Other premium bourbons in the distillery's lineup include the namesake Buffalo Trace, Old Charter 8 year old, the 10 year old Eagle Rare, Blanton's, Elmer T. Lee, George T. Stagg, Stagg Jr. and multiple releases of W.L. Weller. Buffalo Trace also produces the award winning Sazerac and Thomas Handy rye whiskeys.

The Single Oak Project


The Single Oak Project

I can honestly say I was floored by the level of complexity involved in the Single Oak Project. American white oak trees are carefully monitored and selected for their outstanding wood grain characteristics. The top and bottom sections of the chosen trees are each used to make the staves for two barrels.

The assembled barrels for the project are charred at different intensity levels and whiskey is added to groups of barrels from varying recipes and proof levels. It's all part of the distillery's forward thinking philosophy of finding a truly unique and enjoyable bourbon experience.

As it turns out, the Single Oak Project was inspired by Buffalo Trace's longtime employee, Ronnie Eddins. Having worked his way into the critical position of warehouse manager, Eddins began his own experimental batches of bourbon that concentrated on the wood quality of the aging barrels which led to his hands on selection trees in the Ozarks that would become barrels. His favorite Warehouse I has been dedicated to his memory.

I was taken aback once again when Amy told me the distillery had over two thousand experimental bourbon processes presently underway. The industry has truly come a long way since the stagnant days of the nineties when new bourbon releases were few and far between.

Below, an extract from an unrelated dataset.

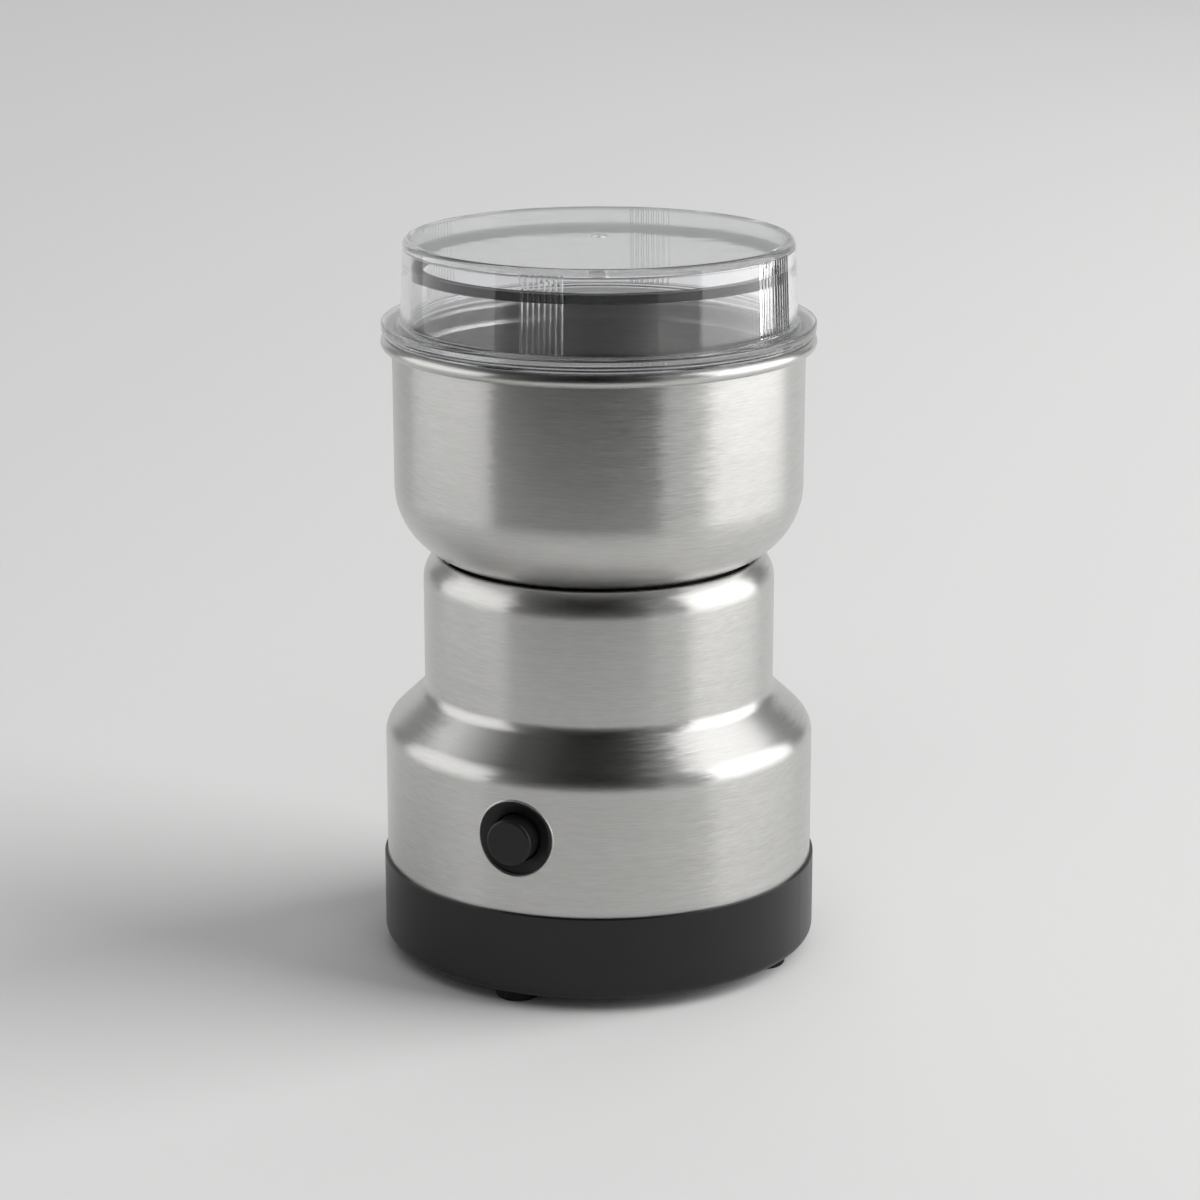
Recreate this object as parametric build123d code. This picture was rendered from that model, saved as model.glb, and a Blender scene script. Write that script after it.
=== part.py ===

Buffalo Trace and the Kentucky bourbon industry continue to be an American success story.

Aging Quietly (Experimental Bourbon)


The Buffalo Trace Oral History Project

There's a fascinating resource for anyone interested in the history of Buffalo Trace told by those who are part of the distillery's story. The Louie B. Nunn Center for Oral History at the University of Kentucky Libraries, has archived an expansive collection of video interviews with several distillery luminaries. Oral presentations of people like legendary master distiller Elmer T. Lee, Harlen Wheatly, Ronnie Eddins, Leonard Riddle and many others can be accessed at

There are also numerous references to Buffalo Trace's history all over the distillery grounds. The name itself derives from the ancient migratory trail used by American Bison. There are also references to the distillery's forefathers. E.H. Taylor Jr. purchased the small distillery that was on the property back in 1870 and named it O.F.C. the initials of Old Fire Copper. Old Fire Copper referenced Taylor's belief that the best bourbon was produced in old fashioned copper pot stills. In 1872, Taylor built a larger distillery on the same property that would eventually be purchased by George T. Stagg.

During Stagg's ownership, the Warehouse A and B were built in 1881 and are still used today. In 1882, a fire destroys O.F.C., but a new and more elaborate distillery is soon built. In 1886, steam heat is added to the aging warehouses, and it's still in use today.

Your Visit

Needless to say, if you're looking for a unique experience that's part history, part American ingenuity and part fun, make your way to Buffalo Trace in Frankfort, KY. Buffalo Trace offers various free tours; yes, I said free. Check their website for tour schedules, directions and information.

It's all good in bourbon land.




In the fall of 2014, Sazerac Company, Buffalo Trace's parent, was named Distiller of the Year in London by the International Wine and Spirits Competition at its annual awards ceremony. In addition, the influential Jim Murray lauded William Larue Weller as the "Second Finest Whisky in the World, and Sazerac 18 Year Old Rye the "Third Finest Whisky in the World." Both are produced by Buffalo Trace.